Je l’expliquerai par un exemple. Dans mon poème intitulé « C’est bon parce que je suis un cochon », il y a des images où on tue 3.300.000 porcs contaminés par la fièvre aphteuse. Presque tous les porcs qui vivaient en Corée du Sud ont été enterrés. Par peur que l’épidémie ne se répande dans tout le pays, on les a enterrés sans avoir pensé à les euthanasier. J’ai vu cette scène en vidéo. Je crois que mes poèmes sont beaucoup moins violents que ces images-là. En 2014, 304 lycéens coréens qui étaient en voyage de fin d’études sont morts noyés en mer. Le lycée est situé pas loin de la faculté où j’enseigne. À partir du jour de leur mort, les habitants de la ville ont porté un costume noir de deuil pendant un an. Personne ne riait plus dans la rue.

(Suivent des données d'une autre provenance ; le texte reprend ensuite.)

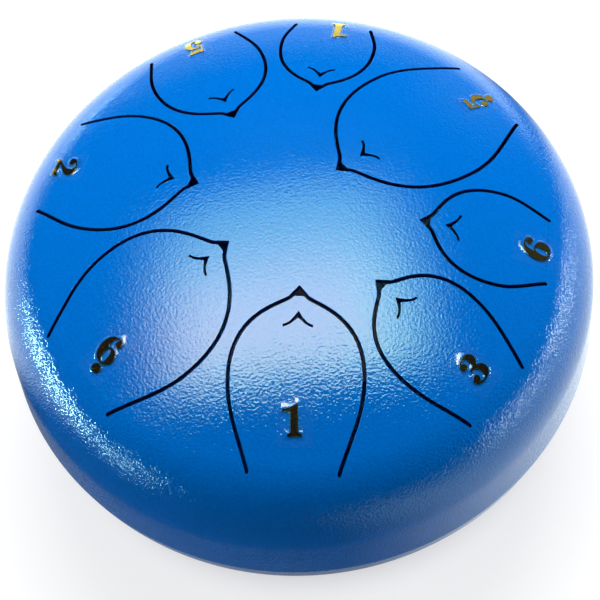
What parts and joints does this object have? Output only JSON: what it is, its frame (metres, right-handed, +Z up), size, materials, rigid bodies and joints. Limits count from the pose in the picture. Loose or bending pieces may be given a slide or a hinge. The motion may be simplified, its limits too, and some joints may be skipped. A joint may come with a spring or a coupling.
{
  "type": "steel tongue drum",
  "caption": "Small steel tongue drum: a shallow dome with petal-shaped tongues cut into it, a note sticker on each tongue, a sound hole underneath and rubber feet.",
  "frame": {"origin": "on the ground under the centre of the drum, at the level of the feet's lower faces", "axes": "+Z up through the middle of the dome, -Y towards the player, on whose side the plain 1 lies, +X to the right"},
  "size_m": [0.155, 0.155, 0.078],
  "materials": {
    "powder_coat": "glossy blue powder coat with an orange-peel surface, on pressed steel",
    "clear_film": "clear self-adhesive film",
    "rubber": "matt black moulded rubber",
    "gold_print": "mirror gold raised numerals"
  },
  "bodies": {
    "shell": {"top_shell": "powder_coat", "bottom_shell": "powder_coat", "weld_seam": "powder_coat", "foot_right": "rubber", "foot_left": "rubber", "foot_front": "rubber"},
    "note_6": {"tongue_6": "powder_coat", "sticker_6": "clear_film"},
    "note_low_5": {"tongue_low_5": "powder_coat", "sticker_low_5": "clear_film"},
    "note_high_1": {"tongue_high_1": "powder_coat", "sticker_high_1": "clear_film"},
    "note_5": {"tongue_5": "powder_coat", "sticker_5": "clear_film"},
    "note_2": {"tongue_2": "powder_coat", "sticker_2": "clear_film"},
    "note_low_6": {"tongue_low_6": "powder_coat", "sticker_low_6": "clear_film"},
    "note_1": {"tongue_1": "powder_coat", "sticker_1": "clear_film"},
    "note_3": {"tongue_3": "powder_coat", "sticker_3": "clear_film"}
  },
  "joints": [
    {"name": "tongue_6_flex", "type": "hinge", "parent": "shell", "child": "note_6", "pos_m": [0.06049, -0.01497, 0.06456], "axis": [0.2402, 0.9707, 0], "range_deg": [-0.6, 0.6], "stiffness_Nm_per_rad": 0.42, "springref_deg": 0.12},
    {"name": "tongue_low_5_flex", "type": "hinge", "parent": "shell", "child": "note_low_5", "pos_m": [0.0542, 0.03287, 0.06393], "axis": [-0.5165, 0.8563, 0], "range_deg": [-0.6, 0.6], "stiffness_Nm_per_rad": 2.7, "springref_deg": 0.07},
    {"name": "tongue_high_1_flex", "type": "hinge", "parent": "shell", "child": "note_high_1", "pos_m": [0.01738, 0.0608, 0.06406], "axis": [-0.9664, 0.2571, 0], "range_deg": [-0.6, 0.6], "stiffness_Nm_per_rad": 0.29, "springref_deg": 0.13},
    {"name": "tongue_5_flex", "type": "hinge", "parent": "shell", "child": "note_5", "pos_m": [-0.02045, 0.05971, 0.06405], "axis": [-0.9588, -0.284, 0], "range_deg": [-0.6, 0.6], "stiffness_Nm_per_rad": 0.62, "springref_deg": 0.11},
    {"name": "tongue_2_flex", "type": "hinge", "parent": "shell", "child": "note_2", "pos_m": [-0.05716, 0.02671, 0.064], "axis": [-0.4399, -0.898, 0], "range_deg": [-0.6, 0.6], "stiffness_Nm_per_rad": 1.3, "springref_deg": 0.09},
    {"name": "tongue_low_6_flex", "type": "hinge", "parent": "shell", "child": "note_low_6", "pos_m": [-0.05424, -0.03233, 0.06401], "axis": [0.521, -0.8536, 0], "range_deg": [-0.6, 0.6], "stiffness_Nm_per_rad": 2.2, "springref_deg": 0.08},
    {"name": "tongue_1_flex", "type": "hinge", "parent": "shell", "child": "note_1", "pos_m": [-0.00626, -0.06304, 0.06398], "axis": [0.9877, -0.1564, 0], "range_deg": [-0.6, 0.6], "stiffness_Nm_per_rad": 1.4, "springref_deg": 0.08},
    {"name": "tongue_3_flex", "type": "hinge", "parent": "shell", "child": "note_3", "pos_m": [0.04217, -0.04983, 0.06283], "axis": [0.7478, 0.6639, 0], "range_deg": [-0.6, 0.6], "stiffness_Nm_per_rad": 0.82, "springref_deg": 0.1}
  ]
}
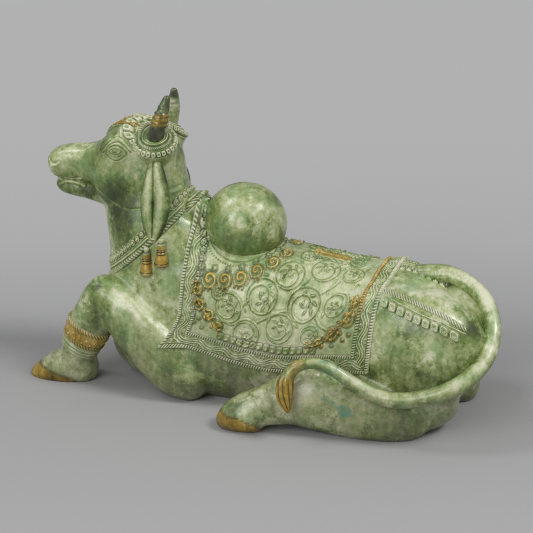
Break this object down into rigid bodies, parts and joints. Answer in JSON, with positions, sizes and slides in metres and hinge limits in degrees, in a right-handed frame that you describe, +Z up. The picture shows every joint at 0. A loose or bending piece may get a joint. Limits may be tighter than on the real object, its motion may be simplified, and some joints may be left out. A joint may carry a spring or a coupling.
{
  "type": "nandi bull figure",
  "caption": "Recumbent humped bull figure in cast brass, foreleg raised, with saddle cloth, bead strings, bells, ringed horns and a tail curled over the hind leg.",
  "frame": {"origin": "middle of the figure's extent in X and Y, on the plane it rests on", "axes": "+X from the head to the rump, so the bull faces -X; +Z up; -Y is its left side, the side with the raised knee and the tail"},
  "size_m": [0.4052, 0.186, 0.2488],
  "materials": {
    "patinated_brass": "waxed green patina with pale cream-green wash in the recesses and bare brass on hooves, tail tuft and beads"
  },
  "bodies": {
    "root": {"nandi_bull": "patinated_brass"}
  },
  "joints": []
}
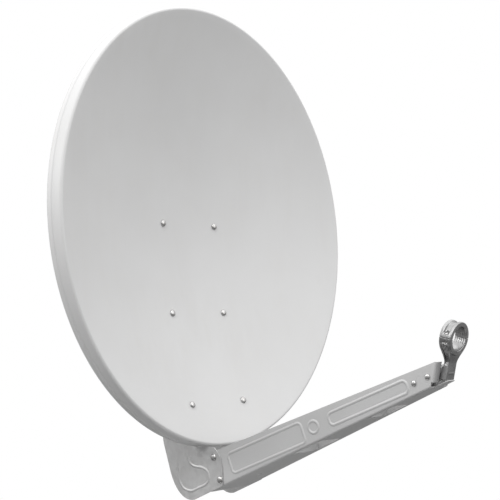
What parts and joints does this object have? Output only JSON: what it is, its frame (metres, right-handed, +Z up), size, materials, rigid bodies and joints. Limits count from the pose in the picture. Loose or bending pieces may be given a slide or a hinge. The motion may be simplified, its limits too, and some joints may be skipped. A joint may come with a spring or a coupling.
{
  "type": "satellite dish",
  "caption": "Offset satellite dish with a bolted rear bracket, a folding channel feed arm, a split feed clamp and a tilting clamp for a vertical mast.",
  "frame": {"origin": "on the axis of the mast that the clamp holds, halfway between the upper and the lower jaws", "axes": "+Z up along the mast, -Y towards the satellite side, +X to the right seen from in front of the feed looking at the back of the mast, that is looking along +Y"},
  "size_m": [0.785, 0.7945, 0.9443],
  "materials": {
    "reflector_coat": "light grey powder coat, satin",
    "arm_coat": "mid grey powder coat, satin",
    "galvanised_steel": "galvanised and grey coated sheet, satin",
    "clamp_casting": "die-cast, tumbled, slightly glossy",
    "zinc_fasteners": "zinc plated, glossy"
  },
  "bodies": {
    "mast_clamp": {"mast_saddle": "galvanised_steel", "front_jaw_upper": "clamp_casting", "front_jaw_lower": "clamp_casting", "clamp_bolt_upper_left": "zinc_fasteners", "clamp_bolt_upper_right": "zinc_fasteners", "clamp_bolt_lower_left": "zinc_fasteners", "clamp_bolt_lower_right": "zinc_fasteners"},
    "rear_jaw_upper": {"rear_jaw_upper": "clamp_casting", "clamp_nut_upper_left": "zinc_fasteners", "clamp_nut_upper_right": "zinc_fasteners"},
    "rear_jaw_lower": {"rear_jaw_lower": "clamp_casting", "clamp_nut_lower_left": "zinc_fasteners", "clamp_nut_lower_right": "zinc_fasteners"},
    "dish": {"reflector": "reflector_coat", "dish_bolt_top_left": "zinc_fasteners", "dish_nut_top_left": "zinc_fasteners", "dish_bolt_middle_left": "zinc_fasteners", "dish_nut_middle_left": "zinc_fasteners", "dish_bolt_bottom_left": "zinc_fasteners", "dish_nut_bottom_left": "zinc_fasteners", "dish_bolt_top_right": "zinc_fasteners", "dish_nut_top_right": "zinc_fasteners", "dish_bolt_middle_right": "zinc_fasteners", "dish_nut_middle_right": "zinc_fasteners", "dish_bolt_bottom_right": "zinc_fasteners", "dish_nut_bottom_right": "zinc_fasteners", "side_plate_left": "galvanised_steel", "side_plate_right": "galvanised_steel", "plate_tie_upper": "galvanised_steel", "plate_tie_lower": "galvanised_steel", "arm_hook_left_bolt": "zinc_fasteners", "arm_hook_left_nut": "zinc_fasteners", "arm_fold_left_bolt": "zinc_fasteners", "arm_fold_left_nut": "zinc_fasteners", "pivot_left_bolt": "zinc_fasteners", "pivot_left_nut": "zinc_fasteners", "tilt_lock_left_bolt": "zinc_fasteners", "tilt_lock_left_nut": "zinc_fasteners", "arm_hook_right_bolt": "zinc_fasteners", "arm_hook_right_nut": "zinc_fasteners", "arm_fold_right_bolt": "zinc_fasteners", "arm_fold_right_nut": "zinc_fasteners", "pivot_right_bolt": "zinc_fasteners", "pivot_right_nut": "zinc_fasteners", "tilt_lock_right_bolt": "zinc_fasteners", "tilt_lock_right_nut": "zinc_fasteners"},
    "feed_arm": {"arm_channel": "arm_coat", "feed_clamp_base": "clamp_casting", "feed_front_bolt": "zinc_fasteners", "feed_front_nut": "zinc_fasteners", "feed_rear_bolt": "zinc_fasteners", "feed_rear_nut": "zinc_fasteners"},
    "feed_cap": {"feed_clamp_cap": "clamp_casting", "cap_screw_left": "zinc_fasteners", "cap_screw_right": "zinc_fasteners"}
  },
  "joints": [
    {"name": "elevation_tilt", "type": "hinge", "parent": "mast_clamp", "child": "dish", "pos_m": [0, -0.07994, 0.045], "axis": [-1, 0, 0], "range_deg": [-17, 25]},
    {"name": "arm_fold", "type": "hinge", "parent": "dish", "child": "feed_arm", "pos_m": [0, -0.25709, -0.31321], "axis": [1, 0, 0], "range_deg": [0, 80]},
    {"name": "feed_cap_lift", "type": "slide", "parent": "feed_arm", "child": "feed_cap", "axis": [0, -0.1994, 0.9799], "range_m": [0, 0.025]},
    {"name": "upper_jaw_slide", "type": "slide", "parent": "mast_clamp", "child": "rear_jaw_upper", "axis": [0, 1, 0], "range_m": [-0.018, 0.008]},
    {"name": "lower_jaw_slide", "type": "slide", "parent": "mast_clamp", "child": "rear_jaw_lower", "axis": [0, 1, 0], "range_m": [-0.018, 0.008]}
  ]
}
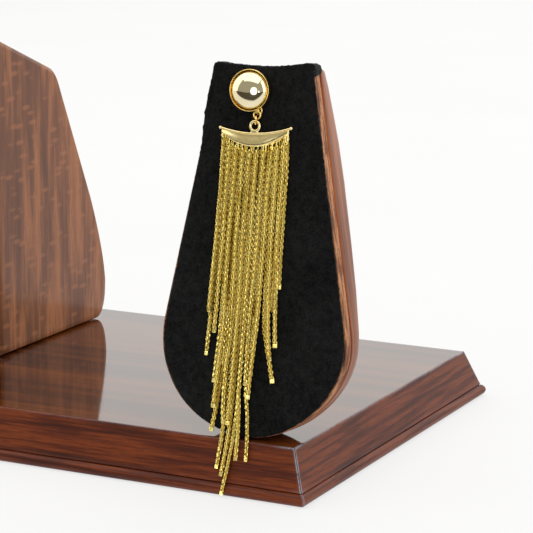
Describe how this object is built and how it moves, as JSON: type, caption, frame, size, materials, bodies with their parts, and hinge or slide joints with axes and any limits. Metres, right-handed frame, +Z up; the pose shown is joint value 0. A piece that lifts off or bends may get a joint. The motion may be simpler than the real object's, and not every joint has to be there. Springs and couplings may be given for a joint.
{
  "type": "dangle earring on a wooden display stand",
  "caption": "Domed stud with a crescent bar and a long fringe of fine chains, pinned on a velvet-faced paddle that stands on a bevelled wooden base.",
  "frame": {"origin": "centre of the stand's underside, on the surface that it rests on", "axes": "+Z up, -Y towards the viewer, so the velvet face of the paddle and the earring face -Y; +X to the right along the base's long side"},
  "size_m": [0.2305, 0.1454, 0.1279],
  "materials": {
    "base_wood": "dark striped veneer under a high-gloss lacquer, satin on the sloping edges",
    "board_wood": "orange-brown figured wood under gloss lacquer",
    "velvet": "black short-pile velvet",
    "pale_gold": "polished pale gold plate",
    "yellow_gold": "polished yellow gold plate"
  },
  "bodies": {
    "root": {"base_board": "base_wood", "base_plinth": "base_wood", "upright_block": "board_wood", "upright_velvet": "velvet", "paddle_board": "board_wood", "paddle_velvet": "velvet", "stud_plate": "yellow_gold", "stud_dome": "pale_gold", "jump_ring": "yellow_gold", "crescent_bar": "pale_gold", "chain_01": "yellow_gold", "chain_02": "yellow_gold", "chain_03": "yellow_gold", "chain_04": "yellow_gold", "chain_05": "yellow_gold", "chain_06": "yellow_gold", "chain_07": "yellow_gold", "chain_08": "yellow_gold", "chain_09": "yellow_gold", "chain_10": "yellow_gold", "chain_11": "yellow_gold", "chain_12": "yellow_gold", "chain_13": "yellow_gold", "chain_14": "yellow_gold", "chain_15": "yellow_gold", "chain_16": "yellow_gold", "chain_17": "yellow_gold", "chain_18": "yellow_gold", "chain_19": "yellow_gold", "chain_20": "yellow_gold"}
  },
  "joints": []
}
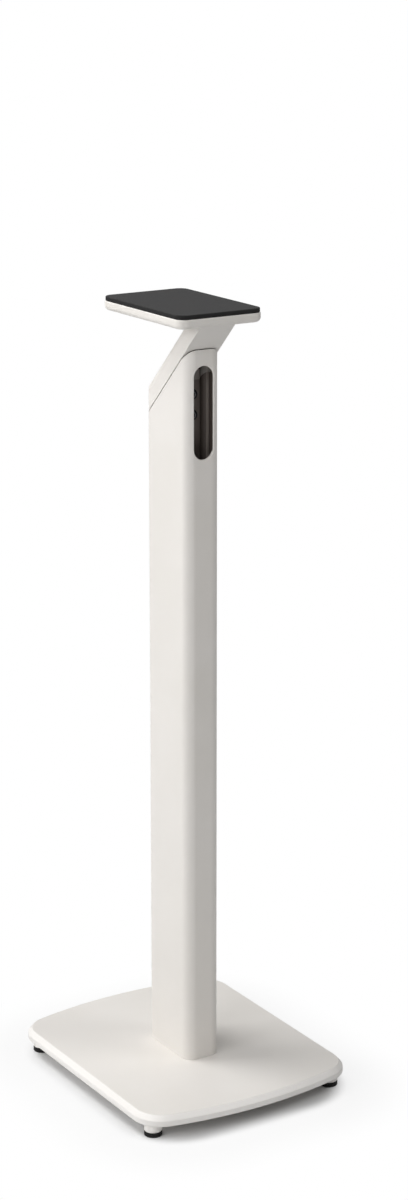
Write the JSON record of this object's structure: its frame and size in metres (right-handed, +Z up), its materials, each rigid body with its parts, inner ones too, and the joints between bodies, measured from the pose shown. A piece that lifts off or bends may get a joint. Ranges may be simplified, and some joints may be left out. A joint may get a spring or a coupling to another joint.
{
  "type": "speaker stand",
  "caption": "Floor stand for a bookshelf loudspeaker: bowed base plate on levelling feet, slotted hollow column with a cable channel, leaning neck and padded top plate.",
  "frame": {"origin": "on the floor, under the centre of the base plate", "axes": "+Z up, -Y towards the front of the stand, +Y towards its rear, where the cable slot is"},
  "size_m": [0.215, 0.259, 0.709],
  "materials": {
    "satin_white_steel": "fine satin powder coat on steel, warm off-white",
    "satin_white_aluminium": "fine satin powder coat on aluminium, warm off-white",
    "black_rubber": "matt black rubber",
    "zinc_steel": "zinc-plated steel",
    "black_steel": "black-oxide steel"
  },
  "bodies": {
    "stand": {"base_plate": "satin_white_steel", "column": "satin_white_aluminium", "neck": "satin_white_aluminium", "top_plate": "satin_white_aluminium", "top_pad": "black_rubber", "neck_bolt_upper": "black_steel", "neck_bolt_lower": "black_steel", "column_bolt_front_left": "zinc_steel", "top_plate_screw_front_left": "zinc_steel", "column_bolt_front_right": "zinc_steel", "top_plate_screw_front_right": "zinc_steel", "column_bolt_rear_left": "zinc_steel", "top_plate_screw_rear_left": "zinc_steel", "column_bolt_rear_right": "zinc_steel", "top_plate_screw_rear_right": "zinc_steel"},
    "foot_pad_front_left": {"foot_pad_front_left": "black_rubber"},
    "foot_front_left": {"foot_body_front_left": "satin_white_steel", "foot_stud_front_left": "zinc_steel"},
    "foot_pad_front_right": {"foot_pad_front_right": "black_rubber"},
    "foot_front_right": {"foot_body_front_right": "satin_white_steel", "foot_stud_front_right": "zinc_steel"},
    "foot_pad_rear_left": {"foot_pad_rear_left": "black_rubber"},
    "foot_rear_left": {"foot_body_rear_left": "satin_white_steel", "foot_stud_rear_left": "zinc_steel"},
    "foot_pad_rear_right": {"foot_pad_rear_right": "black_rubber"},
    "foot_rear_right": {"foot_body_rear_right": "satin_white_steel", "foot_stud_rear_right": "zinc_steel"}
  },
  "joints": [
    {"name": "foot_lift_front_left", "type": "slide", "parent": "stand", "child": "foot_pad_front_left", "axis": [0, 0, -1], "range_m": [0, 0.004]},
    {"name": "foot_turn_front_left", "type": "hinge", "parent": "foot_pad_front_left", "child": "foot_front_left", "pos_m": [-0.0925, -0.1003, 0.009], "axis": [0, 0, -1], "range_deg": [0, 1152]},
    {"name": "foot_lift_front_right", "type": "slide", "parent": "stand", "child": "foot_pad_front_right", "axis": [0, 0, -1], "range_m": [0, 0.004]},
    {"name": "foot_turn_front_right", "type": "hinge", "parent": "foot_pad_front_right", "child": "foot_front_right", "pos_m": [0.0925, -0.1003, 0.009], "axis": [0, 0, -1], "range_deg": [0, 1152]},
    {"name": "foot_lift_rear_left", "type": "slide", "parent": "stand", "child": "foot_pad_rear_left", "axis": [0, 0, -1], "range_m": [0, 0.004]},
    {"name": "foot_turn_rear_left", "type": "hinge", "parent": "foot_pad_rear_left", "child": "foot_rear_left", "pos_m": [-0.0925, 0.1003, 0.009], "axis": [0, 0, -1], "range_deg": [0, 1152]},
    {"name": "foot_lift_rear_right", "type": "slide", "parent": "stand", "child": "foot_pad_rear_right", "axis": [0, 0, -1], "range_m": [0, 0.004]},
    {"name": "foot_turn_rear_right", "type": "hinge", "parent": "foot_pad_rear_right", "child": "foot_rear_right", "pos_m": [0.0925, 0.1003, 0.009], "axis": [0, 0, -1], "range_deg": [0, 1152]}
  ],
  "couplings": [
    {"joint": "foot_turn_front_left", "follows": "foot_lift_front_left", "rad_per_m": 5026.5},
    {"joint": "foot_turn_front_right", "follows": "foot_lift_front_right", "rad_per_m": 5026.5},
    {"joint": "foot_turn_rear_left", "follows": "foot_lift_rear_left", "rad_per_m": 5026.5},
    {"joint": "foot_turn_rear_right", "follows": "foot_lift_rear_right", "rad_per_m": 5026.5}
  ]
}
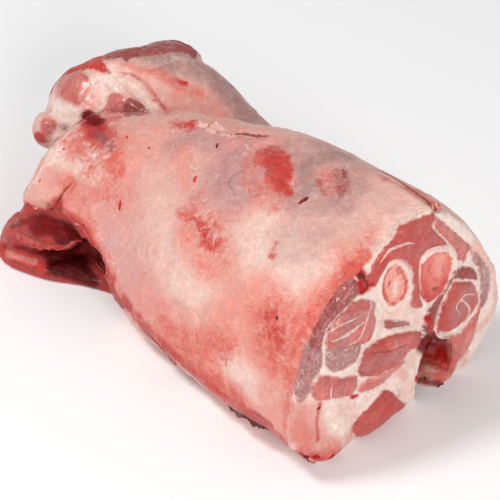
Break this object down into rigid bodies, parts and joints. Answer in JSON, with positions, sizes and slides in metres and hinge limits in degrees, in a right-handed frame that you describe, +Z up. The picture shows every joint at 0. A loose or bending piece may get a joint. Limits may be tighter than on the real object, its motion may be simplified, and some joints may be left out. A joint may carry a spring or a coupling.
{
  "type": "raw lamb neck",
  "caption": "Raw bone-in lamb neck cut: a long fat-covered piece of meat with a sawn face that shows muscles and cut bone, lying on its flat underside.",
  "frame": {"origin": "middle of the part's box at the height of the table it lies on", "axes": "+X along the cut towards the sawn face with the bones, +Z up, -Y to the front half with the wide skin"},
  "size_m": [0.2604, 0.1418, 0.1076],
  "materials": {
    "meat": "moist raw lamb: pale pink skin fat with fine streaks, dark pink muscle and blood stains",
    "bone": "moist sawn bone: pale ring of cartilage round a pink core with red dots"
  },
  "bodies": {
    "root": {"neck_meat": "meat", "neck_bone_front": "bone", "neck_bone_rear": "bone"}
  },
  "joints": []
}
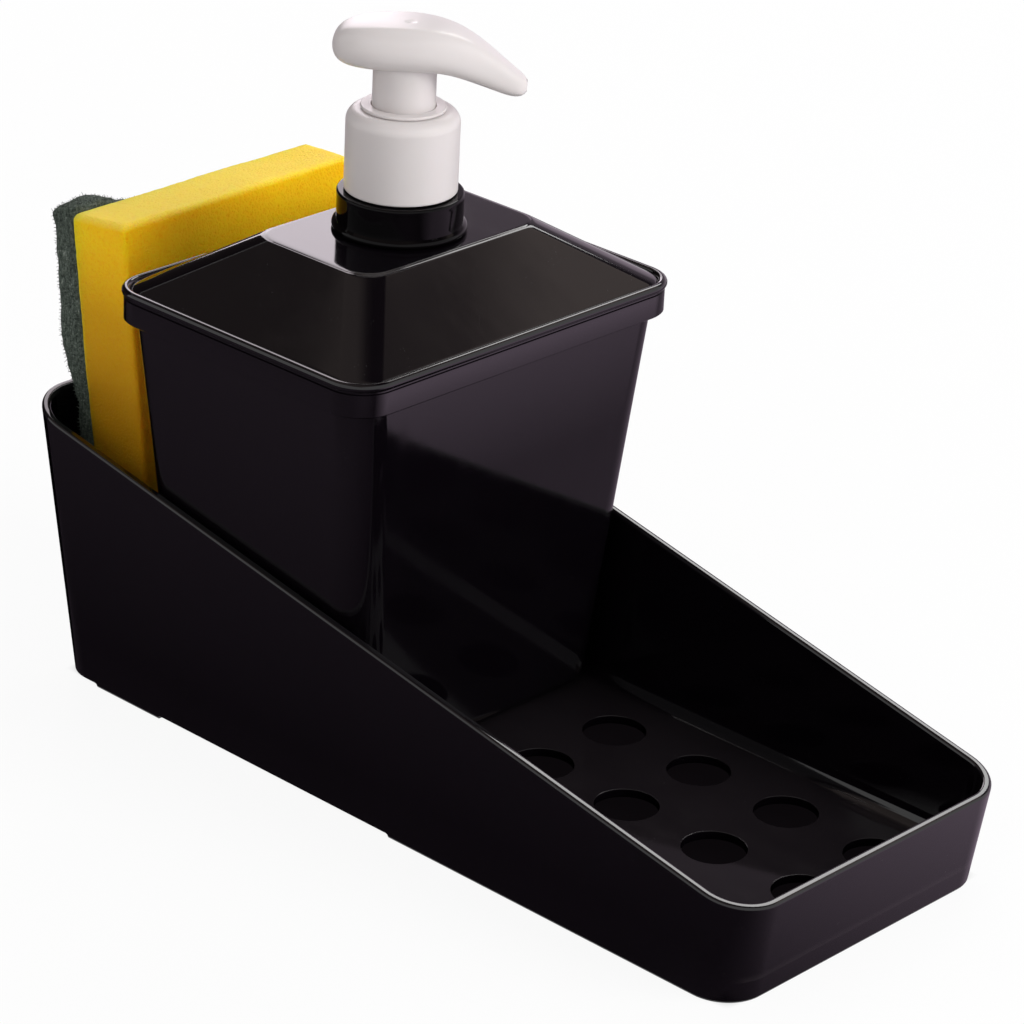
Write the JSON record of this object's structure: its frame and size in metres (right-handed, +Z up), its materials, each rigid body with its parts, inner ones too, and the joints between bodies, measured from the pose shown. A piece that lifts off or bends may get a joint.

J’ai vu ces moments durant lesquels le navire où se trouvaient ces enfants coulait. Les étudiants qui suivaient mon cours me regardaient en silence. J’avais l’impression qu’ils me demandaient des comptes : pourquoi ne les a-t-on pas sauvés. En retraversant ce genre d’événements, je pense aux manières qu’ont des systèmes comme la nation ou la société de traiter nos corps ; je pense aux tortures sous les régimes dictatoriaux, ou au fait que les femmes livrent leurs corps à des opérations de chirurgie esthétique, ou encore au corps féminin lorsqu’on fait l’amour – bref, à maints traitements auxquels sont livrés les corps. Mes poèmes, si je les compare aux traitements infligés par divers systèmes à nos corps, ne sont pas du tout violents.